- Theatrical poster
- Hangul: 유감스러운 도시
- Hanja: 遺憾스러운 都市
- RR: Yugamseureoun dosi
- MR: Yugamsŭrŏun tosi
- Directed by: Kim Dong-won
- Written by: Kim Dong-won
- Based on: Infernal Affairs by Alan Mak & Felix Chong
- Starring: Jung Joon-ho Jung Woong-in Jung Woon-taek
- Cinematography: Kim Hyo-jin
- Edited by: Jeong Gwang-jin
- Music by: Kim Si-hwan
- Distributed by: CJ Entertainment
- Release date: 22 January 2009;
- Running time: 121 minutes
- Country: South Korea
- Language: Korean
- Box office: US$7.5 million

= City of Damnation =

2009 South Korean film

City of Damnation is a 2009 South Korean action comedy film directed by Kim Dong-won and is a remake of the 2002 Hong Kong film Infernal Affairs.

==Plot==
Jang Chun-dong is a traffic officer who aspires to become a homicide detective.
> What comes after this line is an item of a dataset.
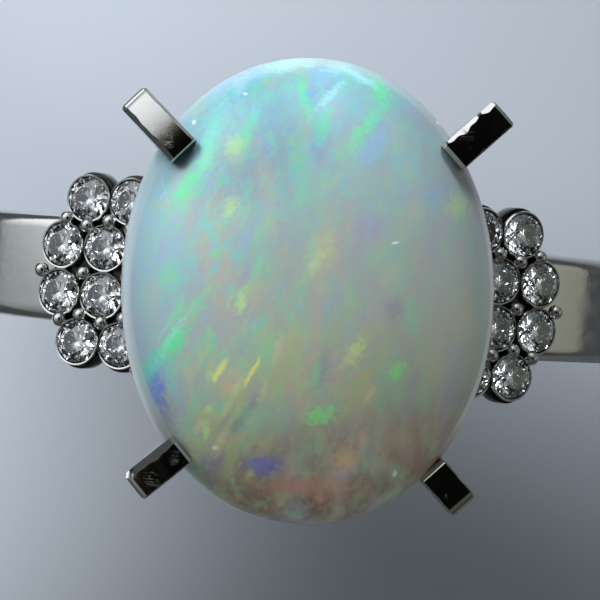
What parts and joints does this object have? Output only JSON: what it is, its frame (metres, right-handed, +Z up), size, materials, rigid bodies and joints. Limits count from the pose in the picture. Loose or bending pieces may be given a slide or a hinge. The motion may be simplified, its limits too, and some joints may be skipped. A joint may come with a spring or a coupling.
{
  "type": "opal cabochon ring",
  "caption": "Finger ring with an oval opal cabochon held by flat claws, on a plain band with stone-set shoulders.",
  "frame": {"origin": "centre of the finger hole", "axes": "+Z up through the opal, +Y along the finger, +X across the band; the ring stands upright"},
  "size_m": [0.0196, 0.01, 0.0255],
  "materials": {
    "polished_opal": "polished",
    "polished_platinum": "polished",
    "clear_melee": "polished"
  },
  "bodies": {
    "root": {"opal": "polished_opal", "claw_upper_left": "polished_platinum", "claw_upper_right": "polished_platinum", "claw_lower_left": "polished_platinum", "claw_lower_right": "polished_platinum", "gallery_rail": "polished_platinum", "collar": "polished_platinum", "shank": "polished_platinum", "shoulder_left": "polished_platinum", "shoulder_right": "polished_platinum", "melee_left_01": "clear_melee", "melee_left_02": "clear_melee", "melee_left_03": "clear_melee", "melee_left_04": "clear_melee", "melee_left_05": "clear_melee", "melee_left_06": "clear_melee", "melee_left_07": "clear_melee", "melee_left_08": "clear_melee", "melee_left_09": "clear_melee", "melee_left_10": "clear_melee", "melee_right_01": "clear_melee", "melee_right_02": "clear_melee", "melee_right_03": "clear_melee", "melee_right_04": "clear_melee", "melee_right_05": "clear_melee", "melee_right_06": "clear_melee", "melee_right_07": "clear_melee", "melee_right_08": "clear_melee", "melee_right_09": "clear_melee", "melee_right_10": "clear_melee"}
  },
  "joints": []
}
After being noticed by his superiors, Chun-dong is assigned to go undercover to infiltrate a gangster network headed by Yang Kwang-seob. Meanwhile, Lee Jung-dae (Jung Woong-in), a member of Kwang-seob's gang, goes undercover himself by joining the police force. Jung-dae tries hard to gain favour with his squad leader and bureau director in an effort to expose Chun-dong's identity, but falls in love with a colleague, Cha Se-rin.

==Cast==
- Jung Joon-ho as Jang Chun-dong
- Jung Woong-in as Lee Jung-dae
- Jung Un-taek as Moon Dong-sik, a.k.a. Dae Ga-ri
- Park Sang-min as Ssang-kal
- Kim Sang-joong as Gangster boss Yang Kwang-seob
- Han Go-eun as Police lieutenant Cha Se-rin
- Sunwoo Jae-duk as Squad leader Park Jong-gi
- Park Yong-gi as Bureau director Cheon Seong-gi
- Kim Dae-hee as Won Sam-i, a.k.a. Won Sung-i
- Kang Seong-pil as Yang Pal-i
- Kim Young-hoon as Chef camouflage worker

==Release==
City of Damnation was released in South Korea on 22 January 2009, and was the only Korean film to be released during the Lunar New Year holiday, traditionally a big season for domestic films. On its opening weekend it was ranked third at the box office with 249,720 admissions, and the film's disappointing performance was thought to illustrate a steady decline in the popularity of the gangster comedy genre with local audiences. As of 22 February, City of Damnation had received a total of 1,555,039 admissions nationwide, and as of 1 March had grossed a total of US$7,545,744.